The truth is that all human life, at whatever stage of development, has the same inherent moral value. Based on this truth, one's aunt with diabetes has no moral right to expect that human embryos should be destroyed as a means of helping to prolong her life simply because she has reached a more advanced stage of development.
Hadley Arkes discusses abortion and Giuliani in a reply to David Frum.
In reporting to us that Rudy Giuliani shares an aversion to abortion, he tells us that Giuliani has declared "his personal revulsion at abortion." Does David not recognize this as the old line of "personally opposed, but …"? That is, the line that treats an issue as a matter of personal feeling or personal taste and conspicuously not as a matter of moral judgment of right or wrong. Giuliani does not say, "I am personally opposed to racial discrimination, or the use of drugs, but who am I impose my personal revulsions on anyone else?" He treats those issues with the logic of a moral judgment, the judgment he conspicuously avoids here. This late in the seasons of our experience, why would David offer this argument with a straight face as though we were witless enough to be taken in by it?

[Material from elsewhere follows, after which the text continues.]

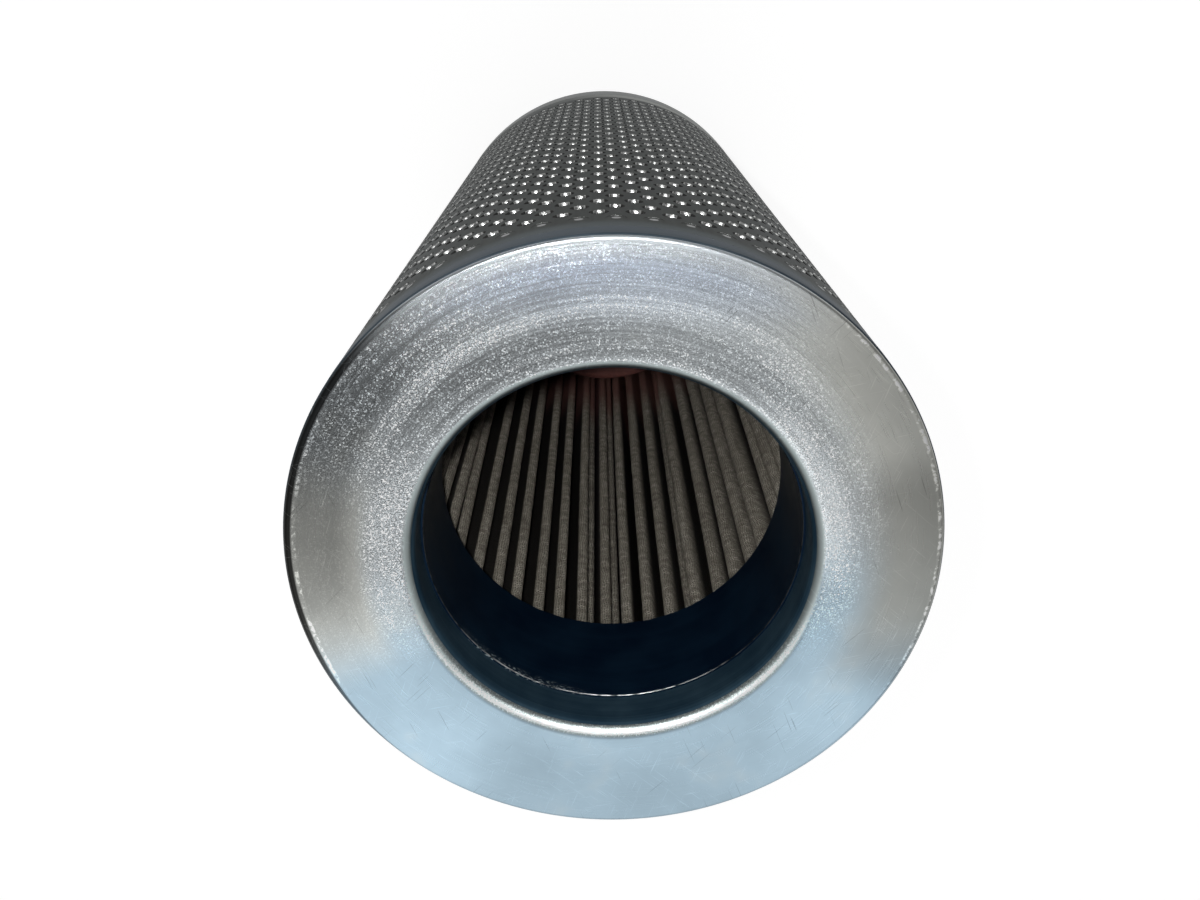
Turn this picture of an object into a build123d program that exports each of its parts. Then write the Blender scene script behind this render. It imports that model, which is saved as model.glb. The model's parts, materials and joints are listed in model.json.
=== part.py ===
from build123d import *
from math import cos, floor, hypot, isclose, radians, sin
import os

# A replaceable hydraulic filter element that stands on its closed rear cap. The axis is +Z, and the
# origin is in the middle of the rear cap's face. Oil enters through the open bore at the top, passes
# outwards through the pleated pack and leaves through the perforated tube. All sizes are millimetres.

# Overall sizes
LENGTH = 328.0             # over both end caps
OUTER_RADIUS = 75.0        # the caps' rims and the tube are flush
BORE_SHARE = 0.6           # bore radius as a share of the outer radius
BORE_RADIUS = BORE_SHARE * OUTER_RADIUS    # inside of the sealing sleeve and of the cup

# End caps, stamped from sheet
CAP_SHEET = 1.5
RIM_BEND_RADIUS = 2.0      # outside of the bend between the face and the rim
LIP_RADIUS = 3.0           # rounding of the face into the bore
NECK_DEPTH = 12.0          # drawn neck, from the face
NECK_STEP = 0.6            # radial step from the neck to the sleeve behind it
FRONT_RIM_HEIGHT = 8.0     # visible rim, from the face to the tube's end
REAR_RIM_HEIGHT = 20.0
SKIRT_LAP = 12.0           # the skirt reaches this far inside the tube

# Sleeve at the open end and blind cup at the closed end, drawn from the same sheet
SLEEVE_SHEET = 1.5
SLEEVE_DEPTH = 46.0        # from the front face to the sleeve's inner end
CUP_HEIGHT = 71.0          # from the rear face to the top of the cup's floor
CUP_BEND_RADIUS = 3.0      # outside of the bend between the cup's wall and its floor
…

Cristina Page is back with more delusions in the Huffington Post. This time she posits that numerous Republican candidates for president are against contraceptives because they believe that life begins at fertilization. Does this mean the authors of embryology textbooks oppose contraception as well?
Ridiculously broad statements include, "And pro-lifers insist the pill (prevents implantation)" and "Study after study proves that contraceptive use is the only way to prevent abortion" (the only "study" she then links to back up this assertion is the recent WHO/Alan Guttmacher "study").